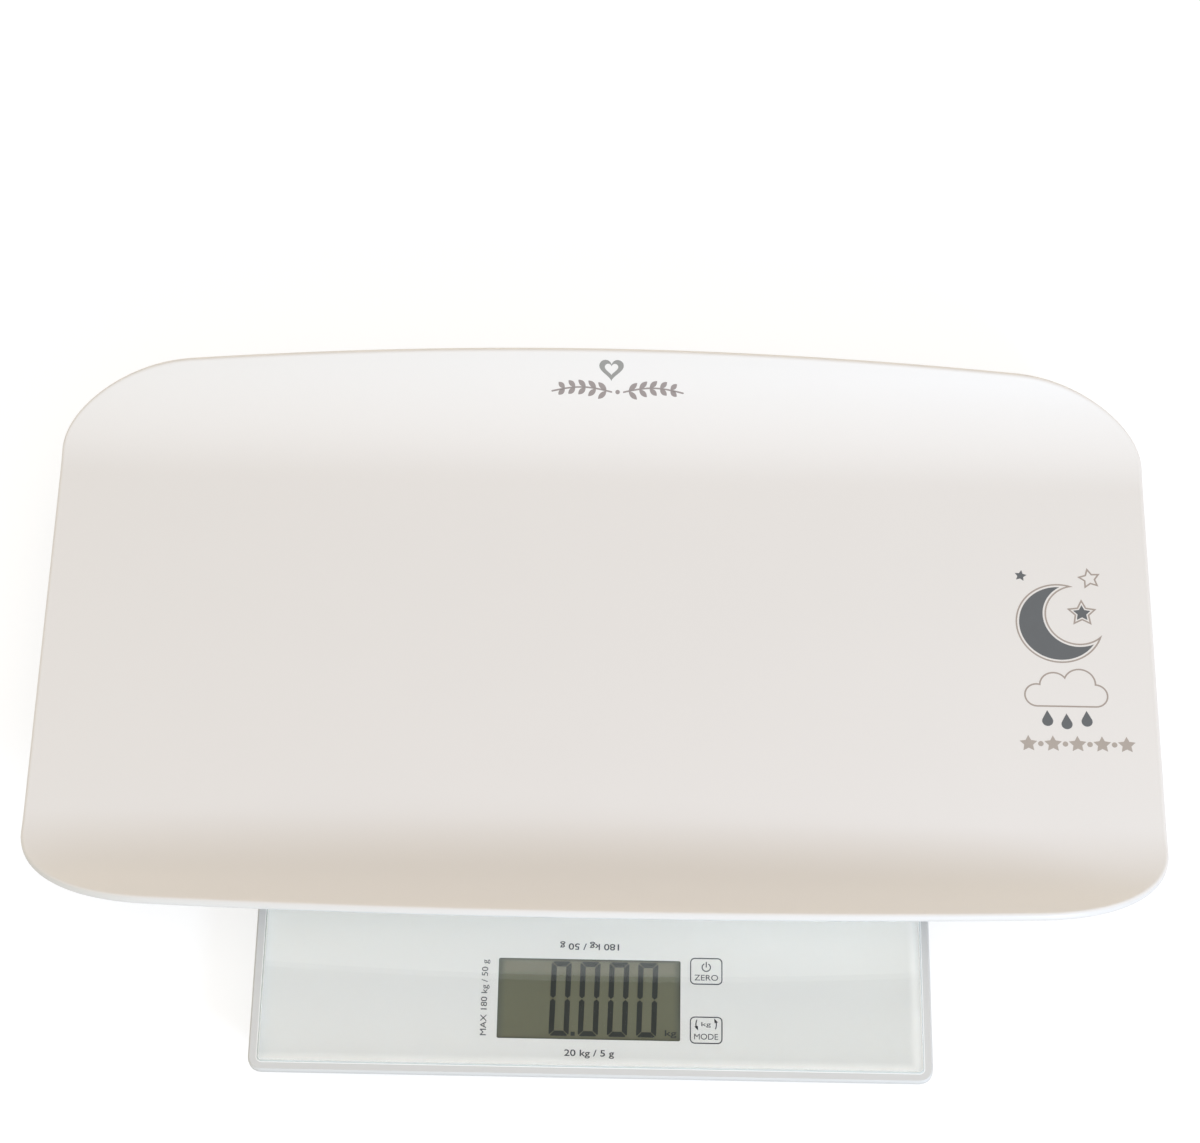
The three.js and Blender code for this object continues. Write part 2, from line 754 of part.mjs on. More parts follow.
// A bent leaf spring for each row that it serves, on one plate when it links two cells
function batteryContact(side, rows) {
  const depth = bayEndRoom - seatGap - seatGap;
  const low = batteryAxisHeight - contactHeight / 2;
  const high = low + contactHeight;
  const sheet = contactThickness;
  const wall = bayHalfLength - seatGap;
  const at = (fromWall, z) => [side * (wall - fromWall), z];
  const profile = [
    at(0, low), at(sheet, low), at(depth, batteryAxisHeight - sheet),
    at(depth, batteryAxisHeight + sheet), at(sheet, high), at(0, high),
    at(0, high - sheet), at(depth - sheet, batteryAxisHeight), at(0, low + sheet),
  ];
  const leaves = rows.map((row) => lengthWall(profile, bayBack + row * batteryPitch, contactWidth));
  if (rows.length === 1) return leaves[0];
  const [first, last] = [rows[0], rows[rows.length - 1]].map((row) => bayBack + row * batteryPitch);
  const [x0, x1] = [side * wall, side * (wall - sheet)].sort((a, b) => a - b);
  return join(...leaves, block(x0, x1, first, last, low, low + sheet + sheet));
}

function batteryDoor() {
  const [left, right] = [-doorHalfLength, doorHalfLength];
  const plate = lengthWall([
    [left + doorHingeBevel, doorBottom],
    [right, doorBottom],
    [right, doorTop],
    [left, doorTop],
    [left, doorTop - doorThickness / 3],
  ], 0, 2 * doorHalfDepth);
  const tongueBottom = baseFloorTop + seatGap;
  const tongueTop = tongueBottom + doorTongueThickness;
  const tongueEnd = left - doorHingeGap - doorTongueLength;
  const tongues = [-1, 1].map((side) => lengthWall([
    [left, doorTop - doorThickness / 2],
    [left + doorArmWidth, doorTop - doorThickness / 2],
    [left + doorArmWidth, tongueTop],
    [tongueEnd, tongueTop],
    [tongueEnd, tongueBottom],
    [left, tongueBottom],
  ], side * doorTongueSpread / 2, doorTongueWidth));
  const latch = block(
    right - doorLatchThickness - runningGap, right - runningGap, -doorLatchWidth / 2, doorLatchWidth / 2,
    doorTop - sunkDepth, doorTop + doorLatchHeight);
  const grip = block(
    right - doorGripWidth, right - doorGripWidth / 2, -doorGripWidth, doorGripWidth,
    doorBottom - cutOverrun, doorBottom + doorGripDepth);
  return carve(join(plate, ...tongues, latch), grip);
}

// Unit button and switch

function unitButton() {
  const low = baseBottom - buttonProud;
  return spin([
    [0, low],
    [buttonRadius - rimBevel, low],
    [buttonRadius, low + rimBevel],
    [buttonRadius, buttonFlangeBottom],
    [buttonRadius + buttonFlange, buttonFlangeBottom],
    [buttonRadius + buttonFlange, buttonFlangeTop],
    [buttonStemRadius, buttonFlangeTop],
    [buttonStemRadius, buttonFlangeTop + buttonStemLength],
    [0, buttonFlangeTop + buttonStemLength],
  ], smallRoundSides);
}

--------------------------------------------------

### Task
Copy all of the data exactly.

### Full output
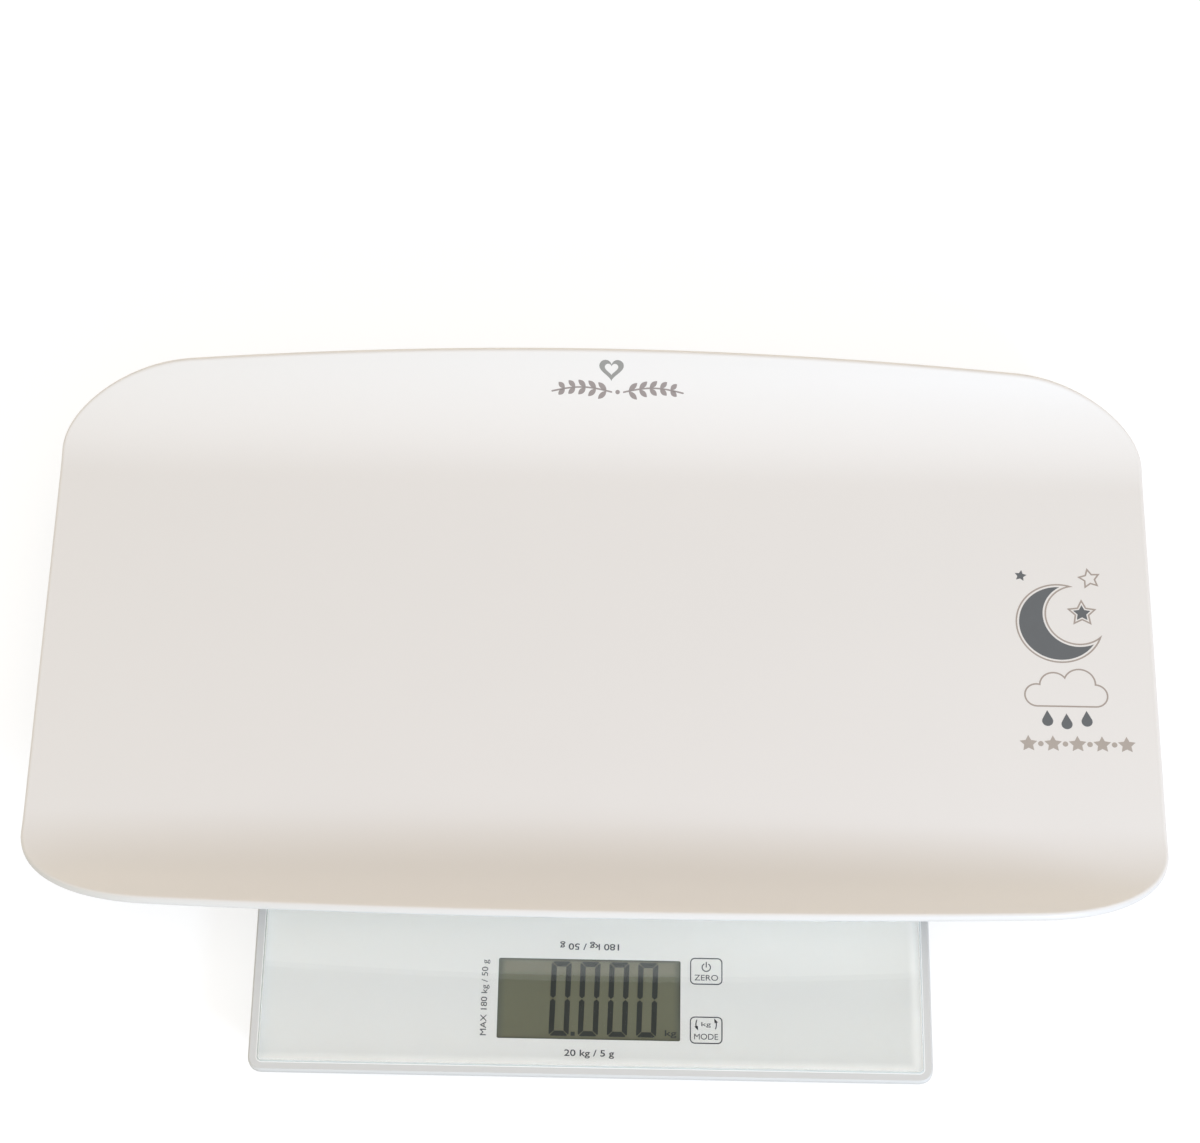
The three.js and Blender code for this object continues. Write part 2, from line 754 of part.mjs on. More parts follow.
// A bent leaf spring for each row that it serves, on one plate when it links two cells
function batteryContact(side, rows) {
  const depth = bayEndRoom - seatGap - seatGap;
  const low = batteryAxisHeight - contactHeight / 2;
  const high = low + contactHeight;
  const sheet = contactThickness;
  const wall = bayHalfLength - seatGap;
  const at = (fromWall, z) => [side * (wall - fromWall), z];
  const profile = [
    at(0, low), at(sheet, low), at(depth, batteryAxisHeight - sheet),
    at(depth, batteryAxisHeight + sheet), at(sheet, high), at(0, high),
    at(0, high - sheet), at(depth - sheet, batteryAxisHeight), at(0, low + sheet),
  ];
  const leaves = rows.map((row) => lengthWall(profile, bayBack + row * batteryPitch, contactWidth));
  if (rows.length === 1) return leaves[0];
  const [first, last] = [rows[0], rows[rows.length - 1]].map((row) => bayBack + row * batteryPitch);
  const [x0, x1] = [side * wall, side * (wall - sheet)].sort((a, b) => a - b);
  return join(...leaves, block(x0, x1, first, last, low, low + sheet + sheet));
}

function batteryDoor() {
  const [left, right] = [-doorHalfLength, doorHalfLength];
  const plate = lengthWall([
    [left + doorHingeBevel, doorBottom],
    [right, doorBottom],
    [right, doorTop],
    [left, doorTop],
    [left, doorTop - doorThickness / 3],
  ], 0, 2 * doorHalfDepth);
  const tongueBottom = baseFloorTop + seatGap;
  const tongueTop = tongueBottom + doorTongueThickness;
  const tongueEnd = left - doorHingeGap - doorTongueLength;
  const tongues = [-1, 1].map((side) => lengthWall([
    [left, doorTop - doorThickness / 2],
    [left + doorArmWidth, doorTop - doorThickness / 2],
    [left + doorArmWidth, tongueTop],
    [tongueEnd, tongueTop],
    [tongueEnd, tongueBottom],
    [left, tongueBottom],
  ], side * doorTongueSpread / 2, doorTongueWidth));
  const latch = block(
    right - doorLatchThickness - runningGap, right - runningGap, -doorLatchWidth / 2, doorLatchWidth / 2,
    doorTop - sunkDepth, doorTop + doorLatchHeight);
  const grip = block(
    right - doorGripWidth, right - doorGripWidth / 2, -doorGripWidth, doorGripWidth,
    doorBottom - cutOverrun, doorBottom + doorGripDepth);
  return carve(join(plate, ...tongues, latch), grip);
}

// Unit button and switch

function unitButton() {
  const low = baseBottom - buttonProud;
  return spin([
    [0, low],
    [buttonRadius - rimBevel, low],
    [buttonRadius, low + rimBevel],
    [buttonRadius, buttonFlangeBottom],
    [buttonRadius + buttonFlange, buttonFlangeBottom],
    [buttonRadius + buttonFlange, buttonFlangeTop],
    [buttonStemRadius, buttonFlangeTop],
    [buttonStemRadius, buttonFlangeTop + buttonStemLength],
    [0, buttonFlangeTop + buttonStemLength],
  ], smallRoundSides);
}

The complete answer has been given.